Octopus, White Bean Salad, Red Veined Arugula

Octopus, Whtie Bean Salad, Red Veined Arugula

Equipment Needed

  • Cast Iron Skillet

  • Mixing Bowl

INGREDIENTS LIST

  • 2 Pieces Octopus Legs, precooked

  • 2 Tbsn Olive Oil, plus 3 Tbsn for searing Octopus

  • 1 Cup Cannelini Beans

  • 1/2 Cup Fennel, shaved

  • 1/2 Cup Radicchio, chopped

  • 1/4 Cup Kalamata Olives

  • 1 tsp Parsley, chopped

  • 1 Tbsn Lemon Juice

  • Salt to taste

  • Red Veined Arugula and Fennel Fronds for garnish

METHOD

For The Octopus

Start by adding the Olive Oil into a heated cast iron skillet and bringing to just before the smoking point.
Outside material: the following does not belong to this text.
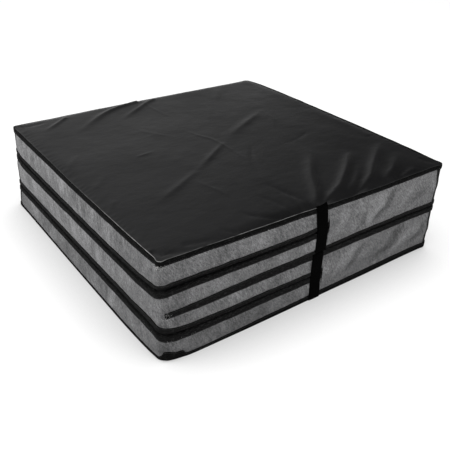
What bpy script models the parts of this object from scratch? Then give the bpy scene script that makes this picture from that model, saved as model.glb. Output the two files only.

Carefully add in the octopus and sear until golden brown on both sides and reserve.

For The Salad

Combine the Cannellini Beans, Radicchio, Shaved Fennel, Kalamata Olives, Parsley and Lemon Juice in a bowl and adjust seasoning with salt. Toss and reserve.

For The Plate

Start by adding the bean salad onto the base of the plate, spread out evenly. Place the octopus on top, and place the Radicchio Leaves, Fennel Fronds and Red Veined Arugula around for garnish.